▶ [Dataset excerpts]

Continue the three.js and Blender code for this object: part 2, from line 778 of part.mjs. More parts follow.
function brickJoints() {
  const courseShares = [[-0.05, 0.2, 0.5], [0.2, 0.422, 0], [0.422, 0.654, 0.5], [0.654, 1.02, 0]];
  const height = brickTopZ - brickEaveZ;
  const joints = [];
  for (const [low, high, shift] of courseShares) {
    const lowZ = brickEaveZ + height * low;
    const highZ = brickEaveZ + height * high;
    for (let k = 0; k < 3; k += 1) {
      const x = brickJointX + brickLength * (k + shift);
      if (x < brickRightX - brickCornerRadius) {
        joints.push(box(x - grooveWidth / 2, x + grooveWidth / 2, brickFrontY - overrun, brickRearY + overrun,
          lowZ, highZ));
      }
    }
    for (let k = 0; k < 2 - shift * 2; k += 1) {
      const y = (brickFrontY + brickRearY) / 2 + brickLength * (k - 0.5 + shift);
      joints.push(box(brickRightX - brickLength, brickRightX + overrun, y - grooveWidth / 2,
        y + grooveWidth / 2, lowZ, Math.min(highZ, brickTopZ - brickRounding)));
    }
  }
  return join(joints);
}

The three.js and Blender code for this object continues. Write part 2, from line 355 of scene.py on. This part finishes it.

* * *

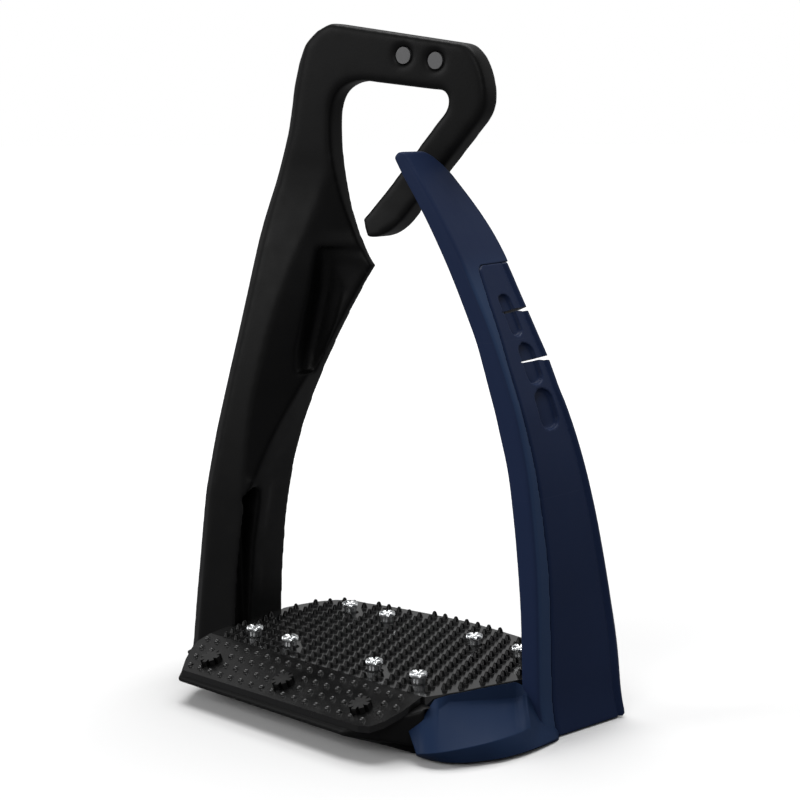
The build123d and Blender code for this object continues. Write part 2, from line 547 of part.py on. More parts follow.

▶ [Given problem]
The first line to be transcribed is the one containing "Continue the three.js", and the last is the one containing "The three.js and Blender code for this object continues.". Transcribe exactly those lines and nothing else.

▶ [Answer]
Continue the three.js and Blender code for this object: part 2, from line 778 of part.mjs. More parts follow.
function brickJoints() {
  const courseShares = [[-0.05, 0.2, 0.5], [0.2, 0.422, 0], [0.422, 0.654, 0.5], [0.654, 1.02, 0]];
  const height = brickTopZ - brickEaveZ;
  const joints = [];
  for (const [low, high, shift] of courseShares) {
    const lowZ = brickEaveZ + height * low;
    const highZ = brickEaveZ + height * high;
    for (let k = 0; k < 3; k += 1) {
      const x = brickJointX + brickLength * (k + shift);
      if (x < brickRightX - brickCornerRadius) {
        joints.push(box(x - grooveWidth / 2, x + grooveWidth / 2, brickFrontY - overrun, brickRearY + overrun,
          lowZ, highZ));
      }
    }
    for (let k = 0; k < 2 - shift * 2; k += 1) {
      const y = (brickFrontY + brickRearY) / 2 + brickLength * (k - 0.5 + shift);
      joints.push(box(brickRightX - brickLength, brickRightX + overrun, y - grooveWidth / 2,
        y + grooveWidth / 2, lowZ, Math.min(highZ, brickTopZ - brickRounding)));
    }
  }
  return join(joints);
}

The three.js and Blender code for this object continues. Write part 2, from line 355 of scene.py on. This part finishes it.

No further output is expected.